*What to do*
Identify all lines of the data containing the string "bends" and copy them.

----------

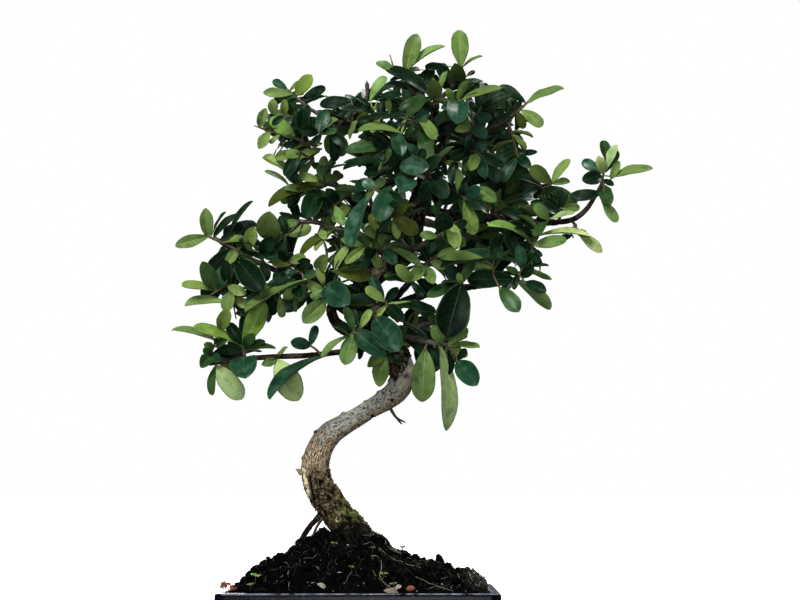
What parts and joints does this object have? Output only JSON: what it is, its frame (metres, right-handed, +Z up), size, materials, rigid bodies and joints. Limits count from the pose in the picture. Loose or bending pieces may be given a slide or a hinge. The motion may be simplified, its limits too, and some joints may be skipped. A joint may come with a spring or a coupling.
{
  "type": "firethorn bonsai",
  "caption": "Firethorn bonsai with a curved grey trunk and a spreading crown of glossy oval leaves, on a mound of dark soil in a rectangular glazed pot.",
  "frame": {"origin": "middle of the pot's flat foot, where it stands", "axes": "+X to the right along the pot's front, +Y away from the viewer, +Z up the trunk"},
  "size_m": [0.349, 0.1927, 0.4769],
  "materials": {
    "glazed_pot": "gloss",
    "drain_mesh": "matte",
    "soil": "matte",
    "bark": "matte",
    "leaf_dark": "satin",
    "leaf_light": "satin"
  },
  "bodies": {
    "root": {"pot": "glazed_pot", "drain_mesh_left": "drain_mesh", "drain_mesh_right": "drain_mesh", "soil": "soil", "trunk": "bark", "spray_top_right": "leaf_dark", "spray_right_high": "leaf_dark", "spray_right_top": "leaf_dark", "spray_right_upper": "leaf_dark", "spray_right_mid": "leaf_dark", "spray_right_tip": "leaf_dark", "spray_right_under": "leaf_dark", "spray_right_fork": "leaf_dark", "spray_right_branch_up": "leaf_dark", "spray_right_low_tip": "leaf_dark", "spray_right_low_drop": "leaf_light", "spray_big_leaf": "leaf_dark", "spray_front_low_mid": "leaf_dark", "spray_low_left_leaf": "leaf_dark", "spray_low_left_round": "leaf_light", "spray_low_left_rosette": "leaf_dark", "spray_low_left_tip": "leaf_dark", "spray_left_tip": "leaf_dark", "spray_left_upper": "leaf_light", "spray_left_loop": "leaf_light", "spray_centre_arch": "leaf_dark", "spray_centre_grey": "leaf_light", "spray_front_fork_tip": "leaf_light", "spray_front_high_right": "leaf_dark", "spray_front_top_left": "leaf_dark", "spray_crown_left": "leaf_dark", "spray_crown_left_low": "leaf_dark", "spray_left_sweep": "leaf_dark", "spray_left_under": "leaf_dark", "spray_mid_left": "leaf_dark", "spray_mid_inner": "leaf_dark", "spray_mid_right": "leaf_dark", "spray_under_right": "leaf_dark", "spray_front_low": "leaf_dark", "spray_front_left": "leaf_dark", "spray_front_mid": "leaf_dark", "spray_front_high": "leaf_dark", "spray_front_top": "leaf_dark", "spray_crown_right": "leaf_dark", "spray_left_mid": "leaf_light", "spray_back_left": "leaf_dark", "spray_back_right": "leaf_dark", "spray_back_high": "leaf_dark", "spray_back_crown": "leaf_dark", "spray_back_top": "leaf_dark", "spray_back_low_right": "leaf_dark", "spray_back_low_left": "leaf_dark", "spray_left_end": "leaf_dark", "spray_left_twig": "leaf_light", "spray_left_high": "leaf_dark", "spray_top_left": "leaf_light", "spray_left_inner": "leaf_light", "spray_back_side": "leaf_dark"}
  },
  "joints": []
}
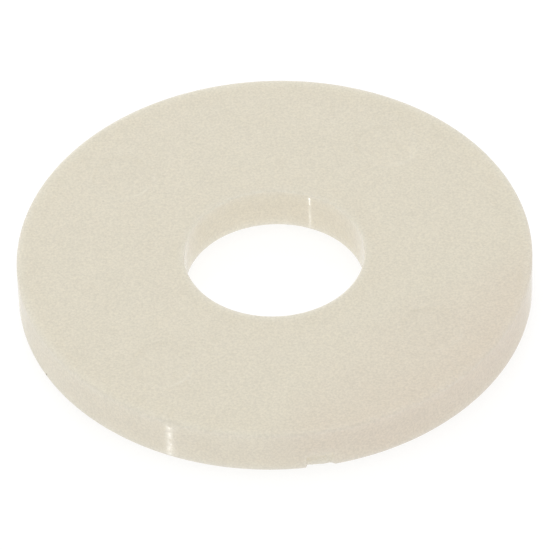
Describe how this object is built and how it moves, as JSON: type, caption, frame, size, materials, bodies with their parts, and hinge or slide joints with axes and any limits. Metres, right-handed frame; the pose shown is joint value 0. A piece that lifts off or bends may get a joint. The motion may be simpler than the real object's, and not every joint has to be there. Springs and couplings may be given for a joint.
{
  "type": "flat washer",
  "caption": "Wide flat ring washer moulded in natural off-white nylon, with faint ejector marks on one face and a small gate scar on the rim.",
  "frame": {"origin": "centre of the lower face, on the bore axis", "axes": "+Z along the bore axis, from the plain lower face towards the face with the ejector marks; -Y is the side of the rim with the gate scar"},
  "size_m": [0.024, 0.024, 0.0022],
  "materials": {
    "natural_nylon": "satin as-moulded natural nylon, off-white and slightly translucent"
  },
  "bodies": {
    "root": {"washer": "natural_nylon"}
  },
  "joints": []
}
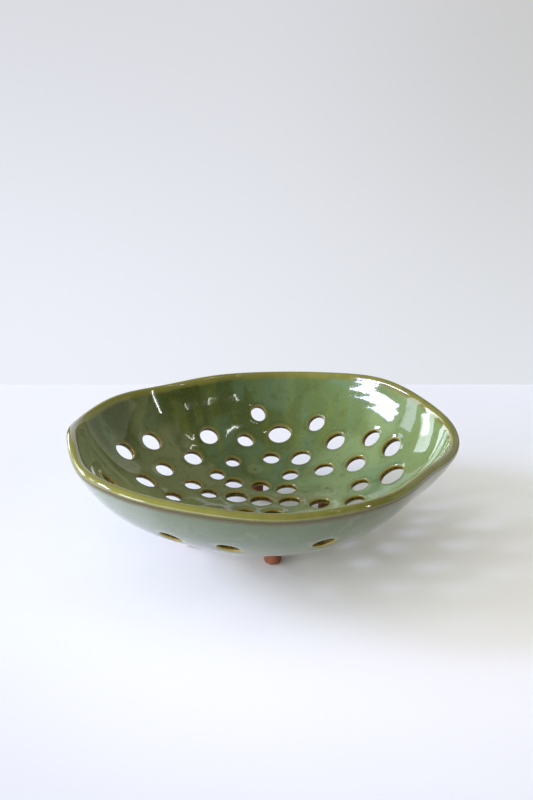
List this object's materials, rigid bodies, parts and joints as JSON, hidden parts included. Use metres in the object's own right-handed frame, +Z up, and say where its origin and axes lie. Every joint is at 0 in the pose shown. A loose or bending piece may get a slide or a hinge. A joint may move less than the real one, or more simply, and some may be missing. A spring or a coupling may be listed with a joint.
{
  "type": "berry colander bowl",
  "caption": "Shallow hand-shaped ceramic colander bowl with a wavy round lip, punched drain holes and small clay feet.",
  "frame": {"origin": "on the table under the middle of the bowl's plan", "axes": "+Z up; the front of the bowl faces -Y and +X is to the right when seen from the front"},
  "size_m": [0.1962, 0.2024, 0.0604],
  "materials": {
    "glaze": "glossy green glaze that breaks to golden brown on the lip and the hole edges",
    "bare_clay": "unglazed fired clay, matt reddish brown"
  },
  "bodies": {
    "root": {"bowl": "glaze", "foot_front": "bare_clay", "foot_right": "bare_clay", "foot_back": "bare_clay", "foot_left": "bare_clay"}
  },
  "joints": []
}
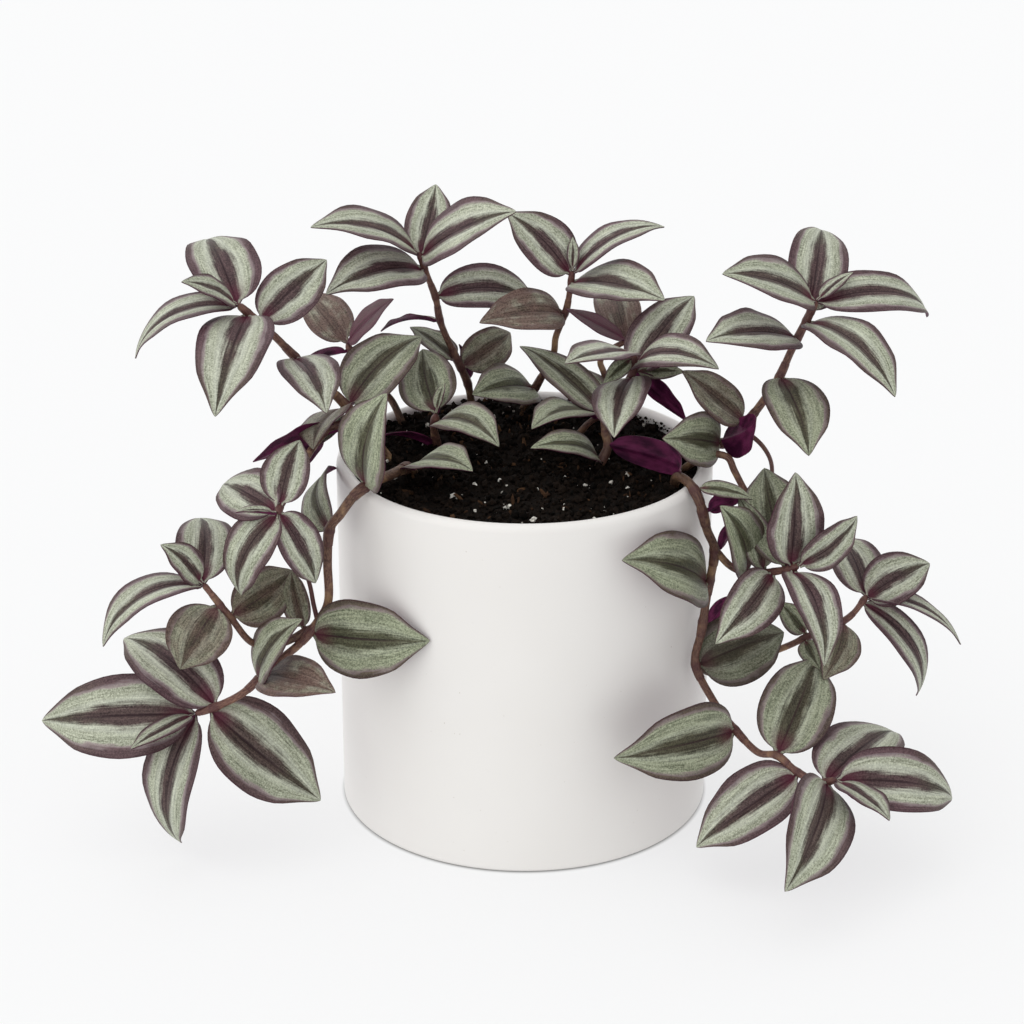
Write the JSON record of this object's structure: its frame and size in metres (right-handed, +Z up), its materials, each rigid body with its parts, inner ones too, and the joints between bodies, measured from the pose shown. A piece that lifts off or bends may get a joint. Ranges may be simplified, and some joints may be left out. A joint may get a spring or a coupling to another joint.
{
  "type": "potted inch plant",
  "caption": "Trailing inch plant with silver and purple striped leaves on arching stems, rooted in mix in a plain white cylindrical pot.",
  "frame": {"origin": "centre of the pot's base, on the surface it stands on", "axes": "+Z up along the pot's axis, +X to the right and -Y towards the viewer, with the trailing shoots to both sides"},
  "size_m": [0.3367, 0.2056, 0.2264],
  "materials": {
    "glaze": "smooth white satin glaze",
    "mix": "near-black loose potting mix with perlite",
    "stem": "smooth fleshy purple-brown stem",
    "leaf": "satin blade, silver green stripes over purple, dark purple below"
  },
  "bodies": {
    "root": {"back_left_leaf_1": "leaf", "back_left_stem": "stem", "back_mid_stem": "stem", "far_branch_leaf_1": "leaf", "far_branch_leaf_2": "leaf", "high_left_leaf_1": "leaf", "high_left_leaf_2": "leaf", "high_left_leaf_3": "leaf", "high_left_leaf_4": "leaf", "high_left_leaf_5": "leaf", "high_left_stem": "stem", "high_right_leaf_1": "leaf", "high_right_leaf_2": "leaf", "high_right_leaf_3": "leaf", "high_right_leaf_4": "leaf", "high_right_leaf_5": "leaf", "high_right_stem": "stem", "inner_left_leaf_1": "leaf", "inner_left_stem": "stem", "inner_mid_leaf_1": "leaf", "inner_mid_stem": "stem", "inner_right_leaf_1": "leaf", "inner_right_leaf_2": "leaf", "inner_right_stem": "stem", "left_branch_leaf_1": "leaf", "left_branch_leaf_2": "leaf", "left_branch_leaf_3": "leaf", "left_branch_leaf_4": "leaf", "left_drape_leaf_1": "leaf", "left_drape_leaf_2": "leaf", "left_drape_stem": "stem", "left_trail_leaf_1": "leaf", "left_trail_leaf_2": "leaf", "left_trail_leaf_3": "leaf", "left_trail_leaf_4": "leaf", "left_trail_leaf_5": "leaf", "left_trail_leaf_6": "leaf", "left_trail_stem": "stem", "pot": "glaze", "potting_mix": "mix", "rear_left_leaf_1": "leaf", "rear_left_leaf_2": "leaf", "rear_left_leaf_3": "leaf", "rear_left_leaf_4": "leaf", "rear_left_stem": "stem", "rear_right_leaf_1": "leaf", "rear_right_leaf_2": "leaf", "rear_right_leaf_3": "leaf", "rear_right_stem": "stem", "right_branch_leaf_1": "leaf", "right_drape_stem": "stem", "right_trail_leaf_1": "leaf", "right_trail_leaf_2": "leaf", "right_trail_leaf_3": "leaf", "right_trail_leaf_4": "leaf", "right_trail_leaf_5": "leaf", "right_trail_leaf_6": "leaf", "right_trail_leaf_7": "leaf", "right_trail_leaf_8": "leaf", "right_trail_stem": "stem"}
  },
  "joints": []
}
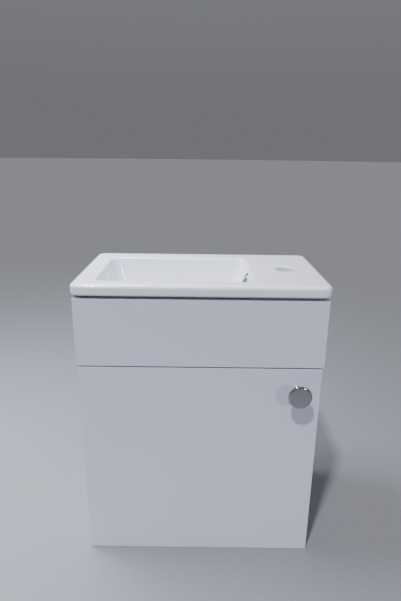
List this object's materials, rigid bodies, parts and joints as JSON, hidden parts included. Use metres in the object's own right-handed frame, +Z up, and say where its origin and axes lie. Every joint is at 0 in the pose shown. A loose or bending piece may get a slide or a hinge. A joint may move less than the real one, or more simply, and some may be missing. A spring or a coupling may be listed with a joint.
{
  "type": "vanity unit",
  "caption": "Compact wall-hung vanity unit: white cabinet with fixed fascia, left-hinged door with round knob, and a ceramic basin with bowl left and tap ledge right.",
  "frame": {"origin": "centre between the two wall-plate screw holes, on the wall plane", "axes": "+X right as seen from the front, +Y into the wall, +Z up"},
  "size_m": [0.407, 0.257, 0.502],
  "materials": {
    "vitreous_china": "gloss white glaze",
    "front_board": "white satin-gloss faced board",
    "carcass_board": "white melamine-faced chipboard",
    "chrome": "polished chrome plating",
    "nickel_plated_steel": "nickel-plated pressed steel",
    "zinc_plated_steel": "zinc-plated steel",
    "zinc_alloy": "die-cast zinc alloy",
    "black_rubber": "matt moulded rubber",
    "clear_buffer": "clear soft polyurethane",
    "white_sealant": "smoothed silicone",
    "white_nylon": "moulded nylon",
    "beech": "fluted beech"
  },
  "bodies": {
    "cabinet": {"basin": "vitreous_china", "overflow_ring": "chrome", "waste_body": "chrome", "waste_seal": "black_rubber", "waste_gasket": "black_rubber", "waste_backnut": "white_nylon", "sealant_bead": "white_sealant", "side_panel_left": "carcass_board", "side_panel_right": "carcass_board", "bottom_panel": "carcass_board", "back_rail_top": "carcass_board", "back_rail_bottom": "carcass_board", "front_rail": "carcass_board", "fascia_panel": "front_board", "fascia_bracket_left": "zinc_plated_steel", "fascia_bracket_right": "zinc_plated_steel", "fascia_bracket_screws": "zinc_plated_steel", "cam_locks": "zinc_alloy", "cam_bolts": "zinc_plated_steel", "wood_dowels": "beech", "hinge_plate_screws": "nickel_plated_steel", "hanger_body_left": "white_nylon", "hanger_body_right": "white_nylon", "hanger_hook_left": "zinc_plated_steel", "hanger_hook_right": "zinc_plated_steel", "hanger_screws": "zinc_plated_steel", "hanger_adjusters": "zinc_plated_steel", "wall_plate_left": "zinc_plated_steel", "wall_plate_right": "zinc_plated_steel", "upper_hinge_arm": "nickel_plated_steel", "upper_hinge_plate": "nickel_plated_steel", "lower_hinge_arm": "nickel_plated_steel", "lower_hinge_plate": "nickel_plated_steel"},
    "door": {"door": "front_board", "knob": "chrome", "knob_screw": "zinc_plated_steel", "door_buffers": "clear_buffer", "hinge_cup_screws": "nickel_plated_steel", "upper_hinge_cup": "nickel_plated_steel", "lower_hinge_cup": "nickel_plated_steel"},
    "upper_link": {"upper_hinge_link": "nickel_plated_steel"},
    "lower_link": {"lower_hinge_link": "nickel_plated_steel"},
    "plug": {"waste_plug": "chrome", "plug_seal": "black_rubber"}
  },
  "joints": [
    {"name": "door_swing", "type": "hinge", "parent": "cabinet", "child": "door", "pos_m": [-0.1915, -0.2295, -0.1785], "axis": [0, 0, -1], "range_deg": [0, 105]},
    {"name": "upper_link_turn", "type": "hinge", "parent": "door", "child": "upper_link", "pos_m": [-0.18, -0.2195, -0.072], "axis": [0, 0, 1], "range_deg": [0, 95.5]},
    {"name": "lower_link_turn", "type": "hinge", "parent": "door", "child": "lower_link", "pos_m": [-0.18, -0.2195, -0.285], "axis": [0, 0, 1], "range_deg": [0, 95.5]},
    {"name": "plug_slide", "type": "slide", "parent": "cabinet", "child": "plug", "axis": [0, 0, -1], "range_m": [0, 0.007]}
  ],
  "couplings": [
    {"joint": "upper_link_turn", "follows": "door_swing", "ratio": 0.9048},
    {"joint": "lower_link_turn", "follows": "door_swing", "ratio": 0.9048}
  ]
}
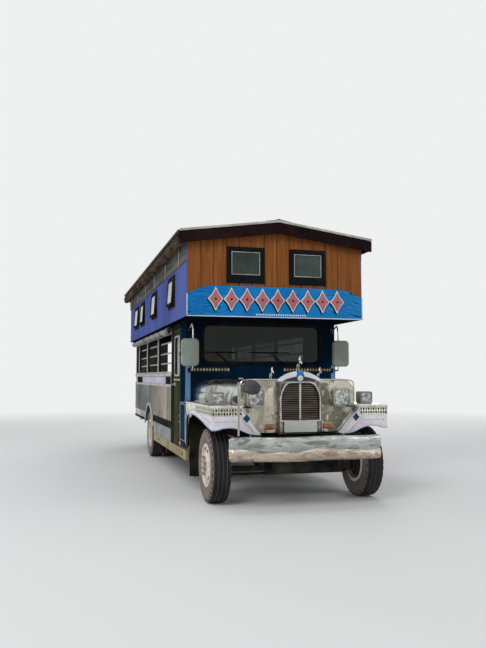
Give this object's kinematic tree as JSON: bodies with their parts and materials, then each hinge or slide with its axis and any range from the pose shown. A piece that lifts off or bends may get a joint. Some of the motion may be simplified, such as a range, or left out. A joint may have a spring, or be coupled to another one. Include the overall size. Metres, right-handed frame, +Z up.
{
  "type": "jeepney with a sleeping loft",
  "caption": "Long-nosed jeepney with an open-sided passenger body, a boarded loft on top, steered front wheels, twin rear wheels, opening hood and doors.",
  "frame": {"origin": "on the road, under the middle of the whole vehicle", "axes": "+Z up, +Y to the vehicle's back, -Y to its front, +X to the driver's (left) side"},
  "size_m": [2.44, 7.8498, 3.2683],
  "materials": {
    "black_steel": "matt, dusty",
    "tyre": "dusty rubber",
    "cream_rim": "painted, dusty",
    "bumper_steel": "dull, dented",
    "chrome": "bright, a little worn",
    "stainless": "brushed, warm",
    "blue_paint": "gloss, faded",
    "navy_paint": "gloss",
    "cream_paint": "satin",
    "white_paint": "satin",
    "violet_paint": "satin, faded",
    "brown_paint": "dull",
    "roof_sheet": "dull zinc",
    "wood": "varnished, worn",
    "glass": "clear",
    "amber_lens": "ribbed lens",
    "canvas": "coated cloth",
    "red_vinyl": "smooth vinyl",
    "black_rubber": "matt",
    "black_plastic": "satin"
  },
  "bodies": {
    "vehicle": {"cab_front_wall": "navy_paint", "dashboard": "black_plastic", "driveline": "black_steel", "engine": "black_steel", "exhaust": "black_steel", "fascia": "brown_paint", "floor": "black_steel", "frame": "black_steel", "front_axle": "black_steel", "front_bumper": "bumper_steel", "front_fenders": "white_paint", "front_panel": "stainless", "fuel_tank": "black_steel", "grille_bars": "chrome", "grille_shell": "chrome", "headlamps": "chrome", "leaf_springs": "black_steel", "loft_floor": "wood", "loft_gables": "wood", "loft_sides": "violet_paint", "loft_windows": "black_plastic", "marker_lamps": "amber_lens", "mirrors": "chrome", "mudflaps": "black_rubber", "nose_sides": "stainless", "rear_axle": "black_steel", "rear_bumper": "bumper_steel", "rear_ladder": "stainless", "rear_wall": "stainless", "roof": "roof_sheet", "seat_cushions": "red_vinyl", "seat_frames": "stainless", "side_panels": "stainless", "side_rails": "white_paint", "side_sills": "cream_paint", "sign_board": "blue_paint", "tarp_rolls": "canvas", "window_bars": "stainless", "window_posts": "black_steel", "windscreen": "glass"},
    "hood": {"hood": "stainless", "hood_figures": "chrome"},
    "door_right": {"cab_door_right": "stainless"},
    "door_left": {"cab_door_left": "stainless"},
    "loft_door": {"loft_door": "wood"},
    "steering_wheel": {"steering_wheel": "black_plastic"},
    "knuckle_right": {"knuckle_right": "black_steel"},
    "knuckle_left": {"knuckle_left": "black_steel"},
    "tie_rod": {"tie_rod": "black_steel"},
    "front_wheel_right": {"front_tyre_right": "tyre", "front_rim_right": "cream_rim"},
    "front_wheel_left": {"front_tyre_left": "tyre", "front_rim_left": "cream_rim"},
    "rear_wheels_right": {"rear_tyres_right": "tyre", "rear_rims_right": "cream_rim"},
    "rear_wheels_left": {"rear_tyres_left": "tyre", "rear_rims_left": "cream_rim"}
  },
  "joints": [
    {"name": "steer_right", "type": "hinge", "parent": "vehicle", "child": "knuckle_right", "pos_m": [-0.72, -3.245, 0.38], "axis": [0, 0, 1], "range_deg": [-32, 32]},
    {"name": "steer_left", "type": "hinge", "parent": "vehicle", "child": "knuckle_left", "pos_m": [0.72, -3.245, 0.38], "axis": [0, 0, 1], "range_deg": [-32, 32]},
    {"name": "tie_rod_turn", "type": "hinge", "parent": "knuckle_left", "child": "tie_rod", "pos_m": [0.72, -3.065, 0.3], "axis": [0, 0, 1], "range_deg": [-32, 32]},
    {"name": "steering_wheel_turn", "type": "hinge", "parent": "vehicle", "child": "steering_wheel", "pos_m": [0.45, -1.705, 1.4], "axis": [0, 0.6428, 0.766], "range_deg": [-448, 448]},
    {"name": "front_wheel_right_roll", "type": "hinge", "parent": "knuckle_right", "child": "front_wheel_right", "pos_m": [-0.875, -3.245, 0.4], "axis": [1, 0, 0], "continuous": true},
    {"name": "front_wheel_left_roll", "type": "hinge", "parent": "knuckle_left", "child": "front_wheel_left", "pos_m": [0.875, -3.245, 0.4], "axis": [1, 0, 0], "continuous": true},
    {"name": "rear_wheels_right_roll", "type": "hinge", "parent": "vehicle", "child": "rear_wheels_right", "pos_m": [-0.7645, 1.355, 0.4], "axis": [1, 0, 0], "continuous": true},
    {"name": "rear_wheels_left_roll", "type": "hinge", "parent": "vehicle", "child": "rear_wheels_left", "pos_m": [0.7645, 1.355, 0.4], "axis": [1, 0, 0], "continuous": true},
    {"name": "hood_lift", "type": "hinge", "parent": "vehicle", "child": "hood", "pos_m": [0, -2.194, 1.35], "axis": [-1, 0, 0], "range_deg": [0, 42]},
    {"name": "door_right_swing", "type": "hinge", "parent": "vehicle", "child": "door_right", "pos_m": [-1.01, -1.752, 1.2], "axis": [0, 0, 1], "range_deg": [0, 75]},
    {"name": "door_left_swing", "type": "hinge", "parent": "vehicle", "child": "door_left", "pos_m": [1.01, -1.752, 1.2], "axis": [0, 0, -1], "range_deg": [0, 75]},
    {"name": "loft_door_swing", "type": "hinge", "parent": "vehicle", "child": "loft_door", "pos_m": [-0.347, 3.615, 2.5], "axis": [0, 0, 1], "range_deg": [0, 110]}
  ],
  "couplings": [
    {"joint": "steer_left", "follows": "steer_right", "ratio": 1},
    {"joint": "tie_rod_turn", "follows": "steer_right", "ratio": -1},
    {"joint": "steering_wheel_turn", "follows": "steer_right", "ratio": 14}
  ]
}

----------

*Response to the exercise*
Describe how this object is built and how it moves, as JSON: type, caption, frame, size, materials, bodies with their parts, and hinge or slide joints with axes and any limits. Metres, right-handed frame; the pose shown is joint value 0. A piece that lifts off or bends may get a joint. The motion may be simpler than the real object's, and not every joint has to be there. Springs and couplings may be given for a joint.
Write the JSON record of this object's structure: its frame and size in metres (right-handed, +Z up), its materials, each rigid body with its parts, inner ones too, and the joints between bodies, measured from the pose shown. A piece that lifts off or bends may get a joint. Ranges may be simplified, and some joints may be left out. A joint may get a spring or a coupling to another joint.
Give this object's kinematic tree as JSON: bodies with their parts and materials, then each hinge or slide with its axis and any range from the pose shown. A piece that lifts off or bends may get a joint. Some of the motion may be simplified, such as a range, or left out. A joint may have a spring, or be coupled to another one. Include the overall size. Metres, right-handed frame, +Z up.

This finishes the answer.